The Centre hosted a very successful workshop on May 30 & 31, organised by Barbara Brookes, addressing the creation of archival files, the way individual lives get written into such files, the serendipity (or otherwise) of the survival of such paperwork, how it gets ordered, and how such files might make it possible to create claims on the state. Participants also considered the origins of files in book-keeping work and their ongoing life in the digital realm and asked how different forms of accessibility might alter our engagement with files and what might be lost when the original ordering becomes subservient to digital imperatives, such as the great demand by genealogists.

Sally Swartz, James Dunk and Rebecca Lenihan

The writing of history is shaped by its sources. Workshop participants spent two days thinking about how those sources shape narratives within institutions, at the national level, and for the individual. Jane McCabe, from the Department of History and Art History at Otago, linked an institution, a number of countries and personal narratives in her paper which is based on an archive that continues to shape lives in the present. Rosi Crane, an Honorary Research Fellow at Otago Museum and a graduate of the Department of History and Art History at Otago, who has been working on the project for Barbara, attended and presented her thoughts near the end of the workshop.

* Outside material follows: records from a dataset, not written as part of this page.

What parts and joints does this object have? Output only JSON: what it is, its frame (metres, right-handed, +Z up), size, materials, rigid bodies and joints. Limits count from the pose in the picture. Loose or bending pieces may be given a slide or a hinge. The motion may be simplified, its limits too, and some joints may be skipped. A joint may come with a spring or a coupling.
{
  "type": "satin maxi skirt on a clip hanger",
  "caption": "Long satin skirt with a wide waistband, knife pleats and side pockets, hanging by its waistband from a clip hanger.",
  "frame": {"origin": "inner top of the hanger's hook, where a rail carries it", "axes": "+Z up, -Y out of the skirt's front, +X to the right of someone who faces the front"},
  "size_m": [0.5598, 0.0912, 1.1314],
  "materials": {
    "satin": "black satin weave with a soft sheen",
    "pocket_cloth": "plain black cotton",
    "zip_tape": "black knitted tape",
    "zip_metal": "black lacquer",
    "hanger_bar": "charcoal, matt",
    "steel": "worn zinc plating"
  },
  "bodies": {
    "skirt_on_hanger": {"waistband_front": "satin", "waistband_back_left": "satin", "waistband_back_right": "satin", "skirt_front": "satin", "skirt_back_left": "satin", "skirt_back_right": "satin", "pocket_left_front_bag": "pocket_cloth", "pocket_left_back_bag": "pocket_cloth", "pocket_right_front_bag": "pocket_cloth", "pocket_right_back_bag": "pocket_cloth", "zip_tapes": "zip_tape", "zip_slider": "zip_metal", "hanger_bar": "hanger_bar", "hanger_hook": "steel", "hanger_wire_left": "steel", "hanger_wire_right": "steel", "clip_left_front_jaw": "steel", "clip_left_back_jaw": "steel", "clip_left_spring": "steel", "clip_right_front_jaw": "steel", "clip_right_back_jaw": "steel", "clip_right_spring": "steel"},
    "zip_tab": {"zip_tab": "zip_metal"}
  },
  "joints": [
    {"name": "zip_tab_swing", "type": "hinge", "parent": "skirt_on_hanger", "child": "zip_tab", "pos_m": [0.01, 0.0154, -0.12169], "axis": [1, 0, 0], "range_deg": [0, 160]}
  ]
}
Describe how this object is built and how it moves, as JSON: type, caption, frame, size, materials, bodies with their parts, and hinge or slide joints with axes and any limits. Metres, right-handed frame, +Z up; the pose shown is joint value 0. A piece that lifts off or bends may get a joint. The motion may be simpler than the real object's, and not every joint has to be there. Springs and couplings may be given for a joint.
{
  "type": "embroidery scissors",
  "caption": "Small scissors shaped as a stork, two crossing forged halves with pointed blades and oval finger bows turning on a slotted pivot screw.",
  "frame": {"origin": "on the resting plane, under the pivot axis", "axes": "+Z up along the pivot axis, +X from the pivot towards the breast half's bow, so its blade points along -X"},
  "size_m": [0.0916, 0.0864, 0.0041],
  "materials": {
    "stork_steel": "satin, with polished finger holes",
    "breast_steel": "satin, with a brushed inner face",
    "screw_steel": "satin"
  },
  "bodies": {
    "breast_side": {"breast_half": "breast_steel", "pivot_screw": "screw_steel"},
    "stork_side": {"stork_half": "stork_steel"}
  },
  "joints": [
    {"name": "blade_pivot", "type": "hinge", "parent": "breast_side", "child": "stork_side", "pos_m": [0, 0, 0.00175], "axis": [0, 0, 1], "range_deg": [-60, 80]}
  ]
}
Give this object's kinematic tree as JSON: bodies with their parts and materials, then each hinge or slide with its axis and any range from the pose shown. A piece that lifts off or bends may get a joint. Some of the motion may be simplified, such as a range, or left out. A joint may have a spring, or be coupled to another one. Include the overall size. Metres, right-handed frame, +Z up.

Rosi Crane takes notes as Jane McCabe discusses her paper while Kate Hunter and James Moran listen attentively.

All workshop participants considered this on-going relationship with archives, how historians use them to create coherent stories and how paper trails both serve to highlight some kinds of knowledge and elide others. The Centre was delighted to welcome to the Otago campus James Dunk from the University of Sydney, James Moran from the University of Prince Edward Island, Sally Swartz from the University of Capetown, Kate Hunter and Rebecca Lenihan (with Charlotte Macdonald there in spirit) from Victoria University of Wellington. and Volker Hess, from the Charité – Universitätsmedizin Berlin, who joined the workshop by zoom for three hours of intense discussion of pre-circulated papers.

Volker Hess, who joined the workshop via zoom.

Congratulations to Barbara Brookes on putting together a fantastic programme of speakers. We look forward to seeing the publication of these papers in a special journal issue in the near future.